__INSTRUCTION__
Quote the records below word for word, please, from the very first line through the one that contains "return np.where(edge <", and nothing beyond it.
──────────────────────────────
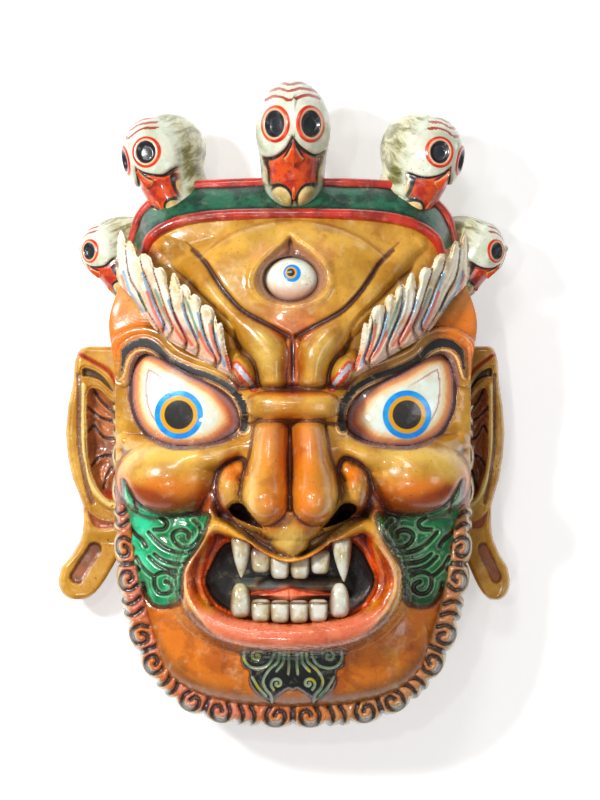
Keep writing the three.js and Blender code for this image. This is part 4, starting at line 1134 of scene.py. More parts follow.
def brow_locks(x, y):
    """The carved top of a brow's leaf, the share along its nearest lock and how deep in a gap each place is."""
    edge = outline_distance(BROW_EDGE, x, y, 260, 12)
    first = np.full(x.shape, 16.0)
    second = np.full(x.shape, 16.0)
    along = np.zeros(x.shape)
    flute = np.zeros(x.shape)
    lift = np.zeros(x.shape)
    for k, line in enumerate(BROW_LOCKS):
        path = smooth_path(line, 40)
        distance, share, side = nearest(path, x, y, 16)
        closer = distance < first
        second = np.where(closer, first, np.minimum(second, distance))
        along = np.where(closer, share, along)
        flute = np.where(closer, np.cos(side * distance * 1.55 + 0.6 * k), flute)
        lift = np.where(closer, 1.1 * math.sin(2.6 * k) + 0.6, lift)
        first = np.minimum(first, distance)
    gap = np.exp(-(((second - first) / 1.5) ** 2))
    body = brow_level(x, y) + 3.4 + lift * smooth_step(0, 3, second - first) - 0.045 * np.minimum(first, 7) ** 2
    body = body + 2.4 * smooth_step(0.30, 0.0, along) + 0.45 * flute * smooth_step(0.02, 0.25, along)
    body = body - 2.8 * gap * smooth_step(0.03, 0.25, along) - 3.0 * (1 - np.sqrt(np.clip(1 - (1 + np.minimum(edge, 0) / 2.6).clip(0, 1) ** 2, 0, 1)))
    body = body - 4.5 * np.maximum(0, edge)
    return body, along, gap, edge


def brow_height(x, y):
    top, _, _, edge = brow_locks(x, y)
    floor = brow_level(x, y) - 5.5
    return np.where(edge < 0.2, np.maximum(top, floor + 0.5), floor - 2.0), floor


def brow_paint(s):
    """White locks with red, blue and green strokes towards their roots, cream tips and painted shade in the deep gaps
    between them.
    """
    along = s.value("along")
    white = s.mix(s.step(s.noise(70, 4, 0.6), 0.42, 0.66), rgb(238, 232, 214), rgb(216, 192, 150))
    ragged = s.math("MULTIPLY", s.math("SUBTRACT", s.noise(150, 4, 0.7), 0.5), 1.6)
    pink = s.math("MULTIPLY", s.step(along, 0.35, 0.95), 0.5)
    colour = s.mix(pink, white, rgb(206, 122, 92))
    for name, half, paint in (("green", 0.55, rgb(70, 130, 106)), ("blue", 0.65, rgb(92, 150, 186)), ("red", 0.7, rgb(206, 86, 62))):
        stroke = s.line(s.math("ADD", s.value(name), ragged), half, 1.1)
        colour = s.mix(s.math("MULTIPLY", stroke, 0.8), colour, paint)
    tip = s.math("MULTIPLY", s.line(s.math("ADD", s.value("edge"), 1.2), 0.6, 0.8), s.step(along, 0.5, 0.2))
    colour = s.mix(s.math("MULTIPLY", tip, 0.6), colour, rgb(246, 226, 180))
    # Painted shade in the deep gaps between the locks, towards their roots.
    deep = s.math("MULTIPLY", s.step(s.value("gap"), 0.15, 0.95), s.step(along, 0.04, 0.45))
    return s.mix(s.math("MULTIPLY", deep, 0.65), colour, rgb(142, 98, 74))


def crevices_of(mesh, sigma=1.4, gain=1.0, rounds=2):
    """How sunk each point is against its neighbours, smoothed a few times."""
    count = len(mesh.vertices)
    points = mask_points(mesh)
    normals = np.zeros(count * 3)
    mesh.vertices.foreach_get("normal", normals)
    normals = normals.reshape(-1, 3)
    edges = np.zeros(len(mesh.edges) * 2, int)
    mesh.edges.foreach_get("vertices", edges)
    a, b = edges.reshape(-1, 2).T
    near = np.bincount(a, minlength=count) + np.bincount(b, minlength=count) + 1e-9
    smooth = points.copy()
    steps = max(2, int((sigma / 0.5) ** 2))
    for _ in range(steps * rounds):
        total = np.stack([np.bincount(a, smooth[b, i], count) + np.bincount(b, smooth[a, i], count) for i in range(3)], -1)
        smooth = 0.4 * smooth + 0.6 * total / near[:, None]
    sunk = ((smooth - points) * normals).sum(1)
    return np.clip(sunk * gain, -1.2, 1.6)


def build_brows():
    spacing = 0.62
    for side, name in ((-1, "brow_left"), (1, "brow_right")):
        mesh = relief_piece(name, spacing, (40, 14), (140, 137), brow_height, 12, side)
        points = mask_points(mesh)
        px, py = np.abs(points[:, 0]), points[:, 1]
        _, along, gap, edge = brow_locks(px, py)
        set_values(mesh, {
            "along": along, "gap": gap, "edge": edge, "crevice": crevices_of(mesh, 1.2, 1.3),
            "blue": lines_distance(BLUE_STROKES, px, py), "red": lines_distance(RED_STROKES, px, py),
            "green": lines_distance(GREEN_STROKES, px, py),
        })
        paint = lacquered("Brow paint", brow_paint, crevice="crevice", patina=0.45, mottle=0.6, specks=0.8)
        place_piece(name, mesh, "face_paint", [], paint)


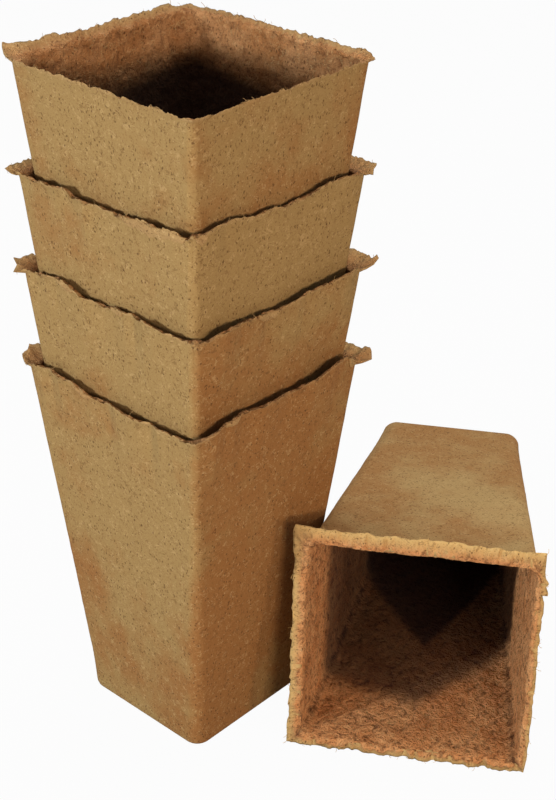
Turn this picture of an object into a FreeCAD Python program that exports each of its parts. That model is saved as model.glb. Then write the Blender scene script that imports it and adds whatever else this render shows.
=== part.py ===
import FreeCAD, Part
import math
import os

import Sketcher

# Five square plant pots of moulded peat and wood-fibre pulp. Four stand nested as a tower, and the
# fifth lies on its side against the tower's right corner. Every pot is one layer of felted fibre:
# wall, foot, floor, rim lip and the ragged ears of flash at its corners are one solid.
#
# Millimetres, +Z up. The origin is the middle of the bottom pot's base. The tower's sides run along
# X and Y, and it is seen from -X -Y: its front corner is at -X -Y, its right one at +X -Y and its
# left one at -X +Y. The lying pot's mouth faces -X -Y.

SIZES = (
    ("rim_width", 100.0, "outside of the wall at the rim, across the flats"),
    ("base_width", 70.5, "outside of the wall at the base, across the flats"),
    ("pot_height", 172.0, "from the base to the top of the rim"),
    ("foot_height", 22.0, "height of the steeper foot of the wall"),
    ("foot_flare", 1.45, "how far each side of the foot leans out"),
    ("rim_wall", 1.6, "thickness of the wall at the rim"),
    ("base_wall", 3.0, "thickness of the wall at the base"),
    ("floor_thickness", 3.0, "thickness of the floor"),
    ("rim_corner_radius", 3.5, "outer corner at the rim"),
    ("base_corner_radius", 7.0, "outer corner at the base"),
    ("mouth_corner_radius", 8.0, "inner corner at the rim"),
    ("cavity_corner_radius", 7.0, "inner corner from the floor to the seat of a nested pot"),
    ("base_edge_radius", 2.5, "rounding of the base's edge"),
    ("floor_fillet_radius", 3.0, "rounding between floor and wall inside"),
    ("rim_gap", 2.2, "gap from a pot's rim to the wall of the pot nested in it"),
    ("second_rise", 0.8, "how far the second pot stays above its deepest place in the bottom one"),
    ("third_rise", 0.1, "the same for the third pot in the second one"),
    ("top_rise", 4.2, "the same for the top pot in the third one"),
    ("seat_clearance", 0.3, "gap at each side of a nested pot's base"),
    ("lip_thickness", 1.8, "thickness of the rim lip"),
    ("lip_width", 1.6, "overhang of a trimmed lip beyond the wall"),
    ("ear_length", 6.0, "overhang of a full ear, along each side of its corner"),
    ("under_lip_width", 3.5, "overhang of the lying pot's lip underneath"),
    ("right_lip_width", 3.0, "overhang of the lying pot's lip on the right, seen from its mouth"),
    ("top_lip_width", 7.4, "overhang of the lying pot's lip on top"),
    ("left_lip_width", 5.5, "overhang of the lying pot's lip on the left"),
    ("lying_turn", 58.2, "turn of the lying pot about the vertical, in degrees"),
    ("lying_station", 134.3, "distance from the lying pot's base to where it passes the tower's corner"),
    ("lying_gap", 0.7, "gap between the lying pot and the tower's corner"),
    ("cut_overrun", 2.0, "how far a cut runs past the face that it opens"),
)

TOWER = ("bottom_pot", "second_pot", "third_pot", "top_pot")
RISES = ("second_rise", "third_rise", "top_rise")
LYING = "lying_pot"

# Where the four points of a lip's side lie along it, as shares of half the rim's width.
ALONG_SHARES = (-0.7, -0.26, 0.2, 0.68)

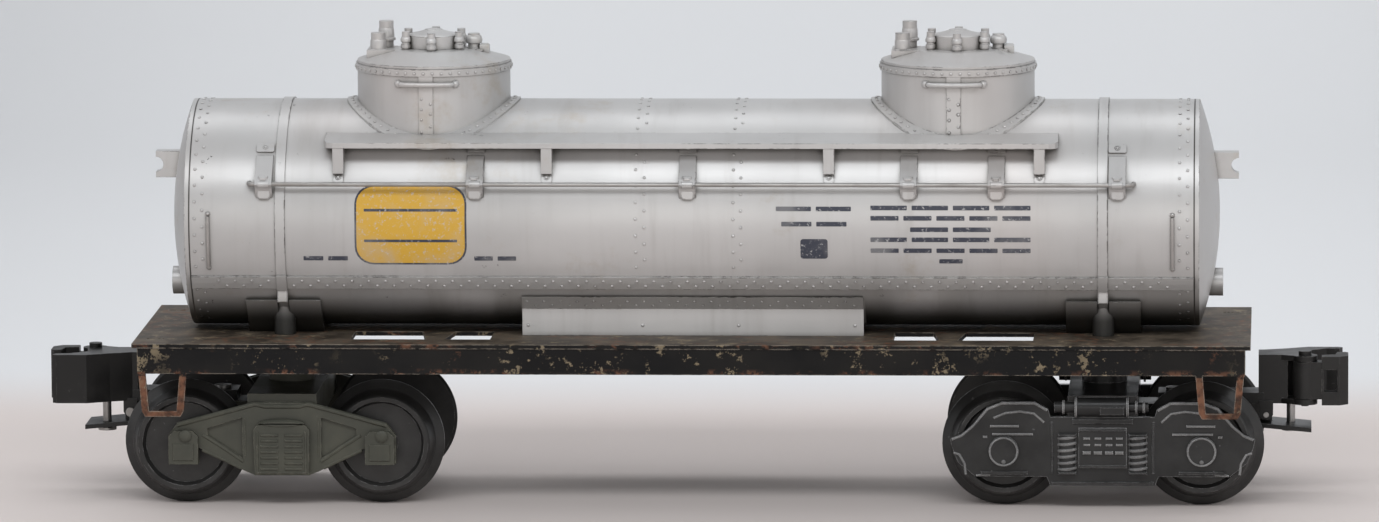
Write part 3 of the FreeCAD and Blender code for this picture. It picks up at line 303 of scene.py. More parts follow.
def rivets(centres, outward, radius, height):
    """Small round heads: five rings of eight points, from a sunk foot to a closed top."""
    rings = np.array([(0, -0.3), (1, -0.3), (0.95, 0.4), (0.6, 0.85), (0, 1)])
    sides = 8
    centres, outward = np.broadcast_arrays(np.asarray(centres, float), np.asarray(outward, float))
    outward = outward / np.linalg.norm(outward, axis=1)[:, None]
    first = np.cross(outward, np.array([0.31, 0.87, 0.38]))
    first /= np.linalg.norm(first, axis=1)[:, None]
    second = np.cross(outward, first)
    turn = circle(sides)
    flat = first[:, None] * turn[None, :, :1] + second[:, None] * turn[None, :, 1:]
    verts = (centres[:, None, None] + radius * rings[None, :, :1, None] * flat[:, None]
             + height * rings[None, :, 1:, None] * outward[:, None, None])
    template = np.array(grid_faces(len(rings), sides, True))
    start = len(rings) * sides * np.arange(len(centres))[:, None, None]
    return verts.reshape(-1, 3), (template[None] + start).reshape(-1, 4).tolist()


print("sides:", list(SIDES))

# %% [markdown]
# ## Finishes
# Every finish starts from the same few ideas: a slow cloudy change of colour, fine specks, darkening
# where surfaces meet, which is dirt together with painted shade, and edges that lose their paint.
# Each idea is a short function that returns a mask between 0 and 1, worked out from the piece's own
# coordinates, so the pattern stays put when the piece moves.

# %% Masks and mixes
def new_paint(name):
    """An empty finish: its material, its node tree, its shader and the piece's own coordinates."""
    made = bpy.data.materials.new(name)
    made.use_nodes = True
    tree = made.node_tree
    place = tree.nodes.new("ShaderNodeTexCoord").outputs["Object"]
    return made, tree, tree.nodes["Principled BSDF"], place


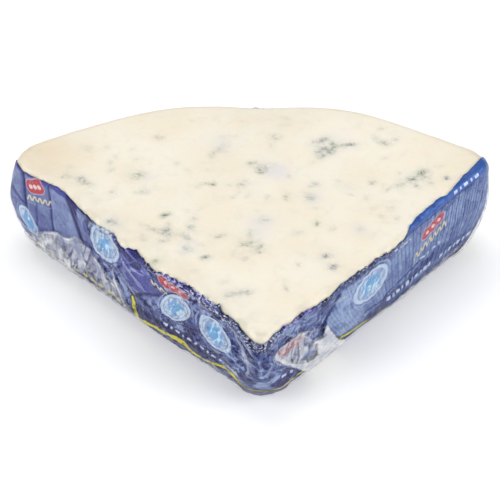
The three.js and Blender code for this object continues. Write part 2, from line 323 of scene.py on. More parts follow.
──────────────────────────────
__RESPONSE TO THE EXERCISE__
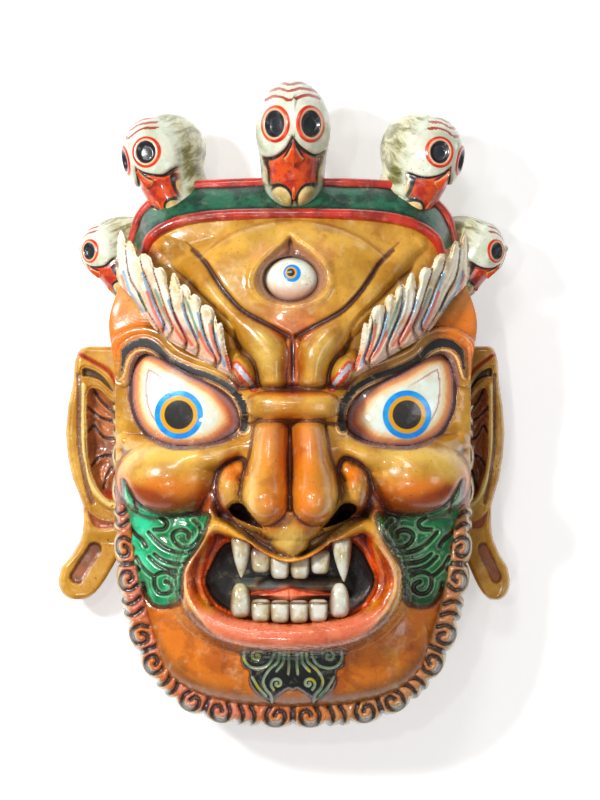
Keep writing the three.js and Blender code for this image. This is part 4, starting at line 1134 of scene.py. More parts follow.
def brow_locks(x, y):
    """The carved top of a brow's leaf, the share along its nearest lock and how deep in a gap each place is."""
    edge = outline_distance(BROW_EDGE, x, y, 260, 12)
    first = np.full(x.shape, 16.0)
    second = np.full(x.shape, 16.0)
    along = np.zeros(x.shape)
    flute = np.zeros(x.shape)
    lift = np.zeros(x.shape)
    for k, line in enumerate(BROW_LOCKS):
        path = smooth_path(line, 40)
        distance, share, side = nearest(path, x, y, 16)
        closer = distance < first
        second = np.where(closer, first, np.minimum(second, distance))
        along = np.where(closer, share, along)
        flute = np.where(closer, np.cos(side * distance * 1.55 + 0.6 * k), flute)
        lift = np.where(closer, 1.1 * math.sin(2.6 * k) + 0.6, lift)
        first = np.minimum(first, distance)
    gap = np.exp(-(((second - first) / 1.5) ** 2))
    body = brow_level(x, y) + 3.4 + lift * smooth_step(0, 3, second - first) - 0.045 * np.minimum(first, 7) ** 2
    body = body + 2.4 * smooth_step(0.30, 0.0, along) + 0.45 * flute * smooth_step(0.02, 0.25, along)
    body = body - 2.8 * gap * smooth_step(0.03, 0.25, along) - 3.0 * (1 - np.sqrt(np.clip(1 - (1 + np.minimum(edge, 0) / 2.6).clip(0, 1) ** 2, 0, 1)))
    body = body - 4.5 * np.maximum(0, edge)
    return body, along, gap, edge


def brow_height(x, y):
    top, _, _, edge = brow_locks(x, y)
    floor = brow_level(x, y) - 5.5
    return np.where(edge < 0.2, np.maximum(top, floor + 0.5), floor - 2.0), floor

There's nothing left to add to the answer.